_Collected data_
__________________________________________________
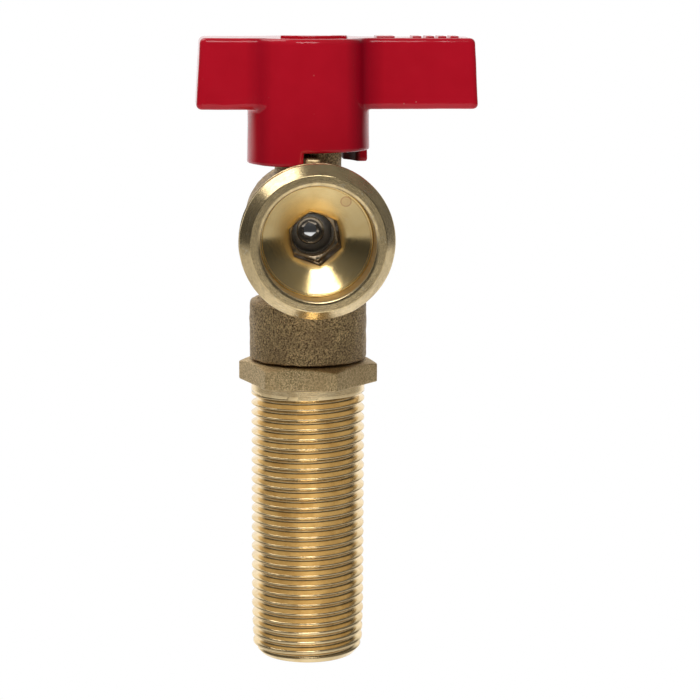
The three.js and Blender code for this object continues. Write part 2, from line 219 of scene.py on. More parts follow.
def rounded_box(p, low, high, edge):
    centre = (np.array(low) + np.array(high)) / 2
    half = (np.array(high) - np.array(low)) / 2 - edge
    q = [np.abs(p[i] - centre[i]) - half[i] for i in range(3)]
    outside = np.sqrt(sum(np.maximum(v, 0) ** 2 for v in q))
    return outside + np.minimum(np.maximum(np.maximum(q[0], q[1]), q[2]), 0) - edge


def turn_by(degrees, x, y):
    """x and y as seen along and across a direction."""
    cosine, sine = math.cos(math.radians(degrees)), math.sin(math.radians(degrees))
    return x * cosine + y * sine, y * cosine - x * sine


def ripples(wavelengths, count=10):
    """A smooth random field of about unit size, made of sine waves in random directions."""
    waves = []
    for length in wavelengths:
        directions = RNG.normal(size=(count, 3))
        directions /= np.linalg.norm(directions, axis=1)[:, None]
        waves += [(d * 2 * math.pi / length, RNG.uniform(0, 2 * math.pi)) for d in directions]
    scale = math.sqrt(2 / len(waves))

    def value(p):
        return scale * sum(np.sin(k[0] * p[0] + k[1] * p[1] + k[2] * p[2] + phase) for k, phase in waves)
    return value


SLOPE_STEP = 0.02                                    # distance over which a field's slope is measured
SLOPE_FLOOR = 0.05                                   # keeps a point on a flat part of a field from flying off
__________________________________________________
_Stated exercise_
Extract all the material, leaving every line as it is.

_Solution to this task_
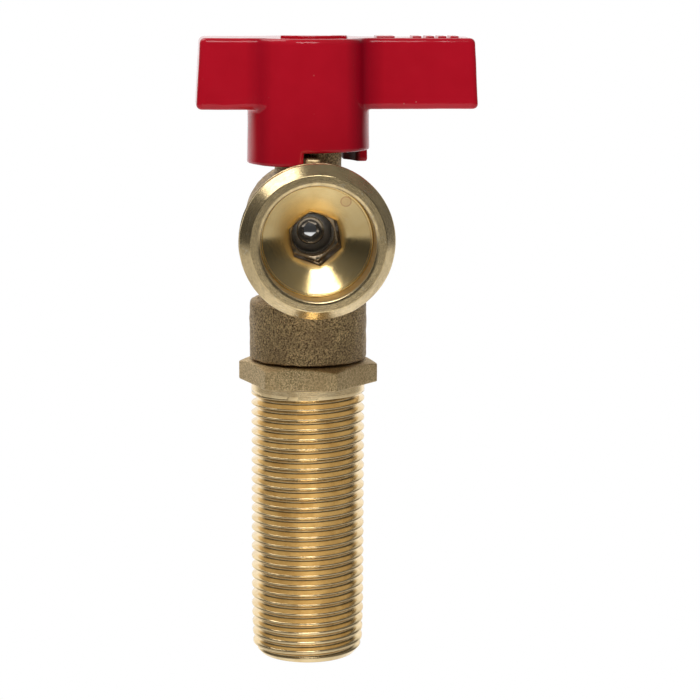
The three.js and Blender code for this object continues. Write part 2, from line 219 of scene.py on. More parts follow.
def rounded_box(p, low, high, edge):
    centre = (np.array(low) + np.array(high)) / 2
    half = (np.array(high) - np.array(low)) / 2 - edge
    q = [np.abs(p[i] - centre[i]) - half[i] for i in range(3)]
    outside = np.sqrt(sum(np.maximum(v, 0) ** 2 for v in q))
    return outside + np.minimum(np.maximum(np.maximum(q[0], q[1]), q[2]), 0) - edge


def turn_by(degrees, x, y):
    """x and y as seen along and across a direction."""
    cosine, sine = math.cos(math.radians(degrees)), math.sin(math.radians(degrees))
    return x * cosine + y * sine, y * cosine - x * sine


def ripples(wavelengths, count=10):
    """A smooth random field of about unit size, made of sine waves in random directions."""
    waves = []
    for length in wavelengths:
        directions = RNG.normal(size=(count, 3))
        directions /= np.linalg.norm(directions, axis=1)[:, None]
        waves += [(d * 2 * math.pi / length, RNG.uniform(0, 2 * math.pi)) for d in directions]
    scale = math.sqrt(2 / len(waves))

    def value(p):
        return scale * sum(np.sin(k[0] * p[0] + k[1] * p[1] + k[2] * p[2] + phase) for k, phase in waves)
    return value


SLOPE_STEP = 0.02                                    # distance over which a field's slope is measured
SLOPE_FLOOR = 0.05                                   # keeps a point on a flat part of a field from flying off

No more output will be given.